## EXERCISE DESCRIPTION:
Stop after the line with "radii.extend([radius] * len(np.atleast_2d(points)))": repeat exactly every line before it, beginning with the first, and that line itself.

## RAW DATA:
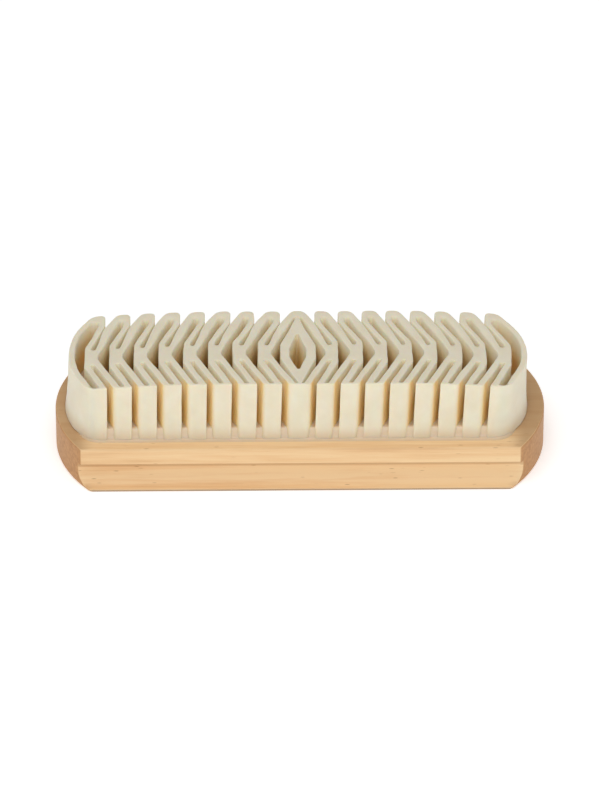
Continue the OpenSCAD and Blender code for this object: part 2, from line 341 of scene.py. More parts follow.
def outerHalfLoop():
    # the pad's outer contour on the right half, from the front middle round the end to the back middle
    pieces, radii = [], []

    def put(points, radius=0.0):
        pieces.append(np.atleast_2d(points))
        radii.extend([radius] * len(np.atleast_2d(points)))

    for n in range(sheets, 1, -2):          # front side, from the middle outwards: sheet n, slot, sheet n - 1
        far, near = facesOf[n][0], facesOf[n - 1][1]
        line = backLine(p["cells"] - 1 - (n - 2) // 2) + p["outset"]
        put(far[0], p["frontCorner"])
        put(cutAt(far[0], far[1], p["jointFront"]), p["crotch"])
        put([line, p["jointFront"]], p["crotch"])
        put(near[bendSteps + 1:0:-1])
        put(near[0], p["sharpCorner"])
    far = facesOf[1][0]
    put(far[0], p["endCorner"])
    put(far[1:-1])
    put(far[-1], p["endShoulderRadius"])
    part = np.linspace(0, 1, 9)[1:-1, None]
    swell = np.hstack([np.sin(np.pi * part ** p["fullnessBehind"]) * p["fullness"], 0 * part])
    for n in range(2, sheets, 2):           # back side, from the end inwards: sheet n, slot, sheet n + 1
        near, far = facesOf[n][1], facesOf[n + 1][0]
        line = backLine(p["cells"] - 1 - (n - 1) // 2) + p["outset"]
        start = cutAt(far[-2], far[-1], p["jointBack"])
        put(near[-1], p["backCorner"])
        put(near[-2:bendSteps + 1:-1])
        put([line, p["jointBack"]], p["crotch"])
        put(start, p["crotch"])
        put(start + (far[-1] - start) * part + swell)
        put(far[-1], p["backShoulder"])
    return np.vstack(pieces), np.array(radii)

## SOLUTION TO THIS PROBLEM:
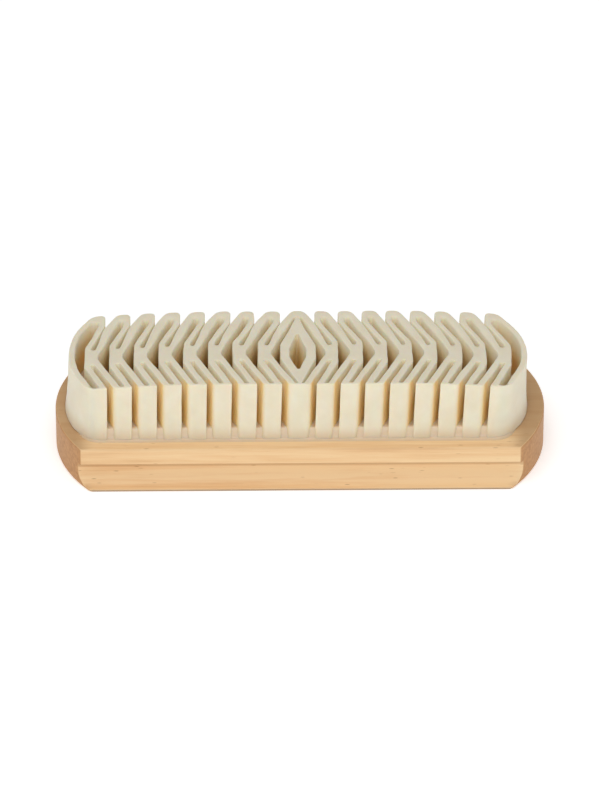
Continue the OpenSCAD and Blender code for this object: part 2, from line 341 of scene.py. More parts follow.
def outerHalfLoop():
    # the pad's outer contour on the right half, from the front middle round the end to the back middle
    pieces, radii = [], []

    def put(points, radius=0.0):
        pieces.append(np.atleast_2d(points))
        radii.extend([radius] * len(np.atleast_2d(points)))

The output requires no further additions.